Traductores: Ariel Dilon

La delicada relación entre escritura y traducción, ése es el centro en torno al cual gravita el diálogo con este traductor, escritor, editor y periodista cultural. Nos cuenta desde sus comienzos, cuando traducía sólo para sí mismo en una vieja casa en Uruguay, hasta su último proyecto publicado, Mecánica de François Bon. Además, traduce en exclusiva para La balandra al autor suizo Henri Roorda, virtualmente desconocido en el país.

–¿Cuál fue tu primer vínculo con la idea de traducir un texto? ¿Cuál fue la razón, si es que la hubo, que te llevó a ser traductor?

–De niño yo creía en la cultura: era mi faceta “integrada”, que incluía la idea de que había que hablar en lenguas, cuantas más, mejor. Cuando en la adolescencia se afirmó mi lado “apocalíptico” (la noción de que algo más vital se juega en los pliegues y quiebres del lenguaje), apareció la literatura como campo de esa dislocación. Me digo que acaso traducir haya sido, sin que me diera cuenta, una manera de articular esas dos facetas mías. Pero el primer vínculo con la idea concreta de traducir deriva de la gratitud, del cariño que uno le toma a aquel o aquella (en general un mero nombre) que nos habilita los goces de un libro extranjero. Surge también de la admiración que desde chico profesé por escritores de los que fui sabiendo –al interesarme en sus vidas o al tropezar con sus versiones de otros escritores admirados– que también han sido traductores. Así, en la prehistoria de este vínculo, como en todas las vocaciones, hay un movimiento de imitación. Me acuerdo de un personaje de Saer (creo que en Cicatrices) que está traduciendo lenta y parsimoniosamente un libro, para él nomás. Y yo primero lo intenté para mí mismo. Un tiempo que viví en Uruguay, solo, a los veinte años, en una vieja casa que mi familia tenía allá, me puse a traducir un libro que había leído muchas veces, es decir que ya estaba traducido: El extranjero, de Camus. No tenía a mano un ejemplar en castellano, pero sí el librito en francés, que me habían regalado, y quise volver a leerlo allí, cerca del mar, donde lo había descubierto a los quince años. Traducir ayuda a fijar la lectura, cuando uno sostiene con dificultad las estructuras gramaticales al mismo tiempo que va descifrando una a una las palabras que la informan. Además, quería averiguar si era capaz de traducir. ¡Qué difícil, Camus! Pocos escritores más difíciles que los que parecen fáciles. Y no tenía un buen diccionario a mano. Abandoné a las pocas páginas, con el amor propio vapuleado. No estaría mal, hoy, treinta años después, volver a Camus.

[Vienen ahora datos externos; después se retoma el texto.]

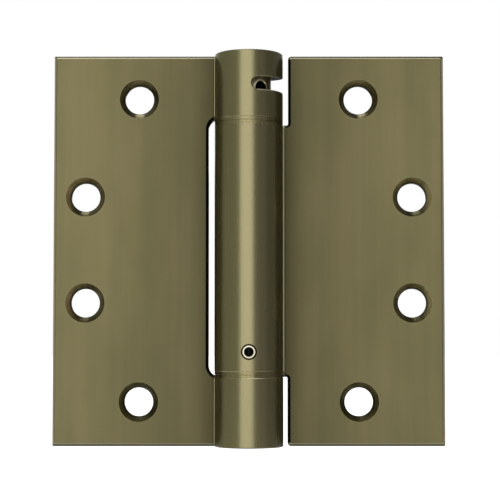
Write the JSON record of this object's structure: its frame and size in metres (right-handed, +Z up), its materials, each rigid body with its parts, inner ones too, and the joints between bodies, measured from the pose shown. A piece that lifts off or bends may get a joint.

–¿Tuviste maestros que hayan sido claves en tu desempeño profesional?

–He tenido maestros de escritura, de periodismo cuando lo practiqué más, de edición al empezar a hacer ese trabajo. Pero nunca tuve, al menos no cuando habría podido necesitarlos, acceso a los consejos de un traductor chevronné, como dicen los franceses: un traductor curtido, que se ha ganado sus “galones”. Uno de ellos, Víctor Goldstein, me ayudó a descifrar alguna vez un giro oscuro. Pero no fue “clave” en el sentido de esta pregunta, porque yo ya estaba “en la mitad del camino de mi vida” de traductor. Mis maestros de traducción son todos los escritores que he leído, incluyendo a los que traduje.